▶ Requirement:
Reproduce this listing in full.
-------------------------
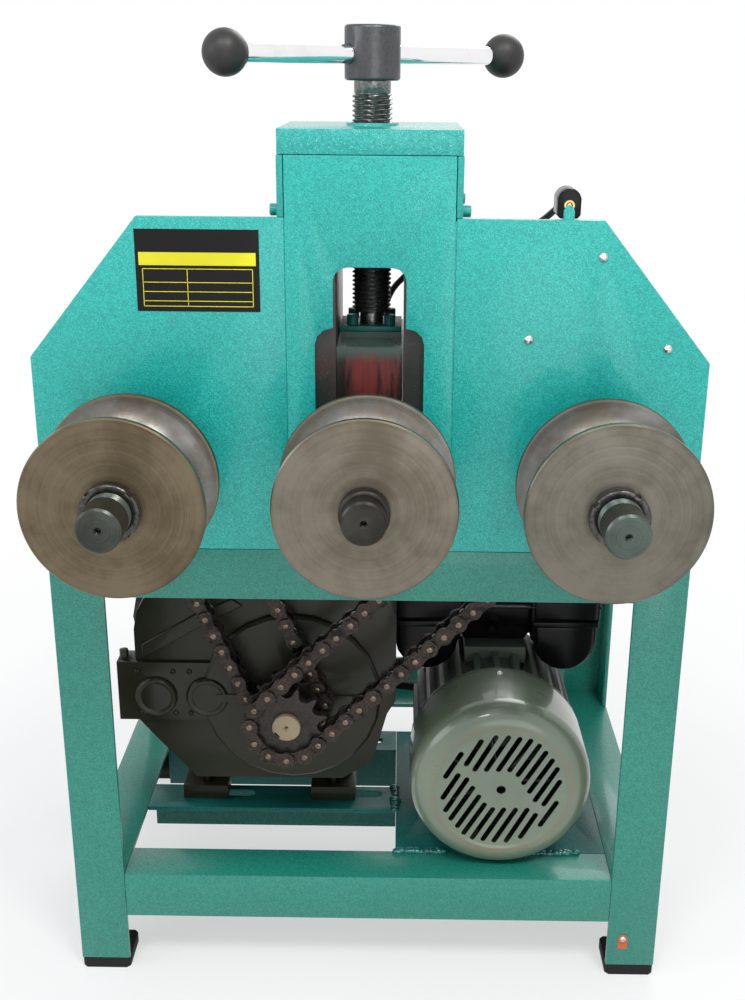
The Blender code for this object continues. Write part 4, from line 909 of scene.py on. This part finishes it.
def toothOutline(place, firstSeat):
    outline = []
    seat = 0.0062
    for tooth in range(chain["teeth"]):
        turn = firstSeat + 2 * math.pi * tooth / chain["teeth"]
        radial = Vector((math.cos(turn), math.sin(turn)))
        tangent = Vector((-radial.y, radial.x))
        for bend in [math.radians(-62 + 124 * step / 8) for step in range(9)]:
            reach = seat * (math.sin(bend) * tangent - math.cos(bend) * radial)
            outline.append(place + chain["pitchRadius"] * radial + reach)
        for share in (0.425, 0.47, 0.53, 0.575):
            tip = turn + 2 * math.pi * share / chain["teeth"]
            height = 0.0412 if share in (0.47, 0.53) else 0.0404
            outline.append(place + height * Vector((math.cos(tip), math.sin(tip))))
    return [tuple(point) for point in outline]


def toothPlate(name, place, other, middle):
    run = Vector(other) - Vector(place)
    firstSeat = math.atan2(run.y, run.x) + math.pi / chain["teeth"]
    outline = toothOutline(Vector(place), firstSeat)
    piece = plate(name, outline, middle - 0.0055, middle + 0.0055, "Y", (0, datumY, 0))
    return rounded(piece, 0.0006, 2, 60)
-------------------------
▶ Task solution:
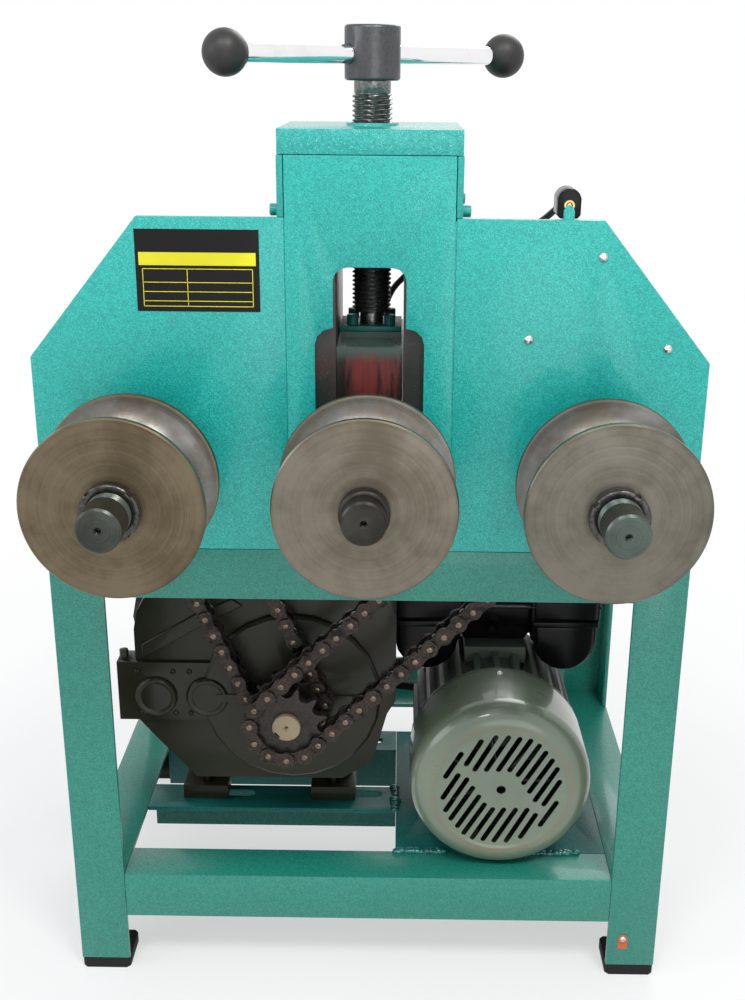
The Blender code for this object continues. Write part 4, from line 909 of scene.py on. This part finishes it.
def toothOutline(place, firstSeat):
    outline = []
    seat = 0.0062
    for tooth in range(chain["teeth"]):
        turn = firstSeat + 2 * math.pi * tooth / chain["teeth"]
        radial = Vector((math.cos(turn), math.sin(turn)))
        tangent = Vector((-radial.y, radial.x))
        for bend in [math.radians(-62 + 124 * step / 8) for step in range(9)]:
            reach = seat * (math.sin(bend) * tangent - math.cos(bend) * radial)
            outline.append(place + chain["pitchRadius"] * radial + reach)
        for share in (0.425, 0.47, 0.53, 0.575):
            tip = turn + 2 * math.pi * share / chain["teeth"]
            height = 0.0412 if share in (0.47, 0.53) else 0.0404
            outline.append(place + height * Vector((math.cos(tip), math.sin(tip))))
    return [tuple(point) for point in outline]


def toothPlate(name, place, other, middle):
    run = Vector(other) - Vector(place)
    firstSeat = math.atan2(run.y, run.x) + math.pi / chain["teeth"]
    outline = toothOutline(Vector(place), firstSeat)
    piece = plate(name, outline, middle - 0.0055, middle + 0.0055, "Y", (0, datumY, 0))
    return rounded(piece, 0.0006, 2, 60)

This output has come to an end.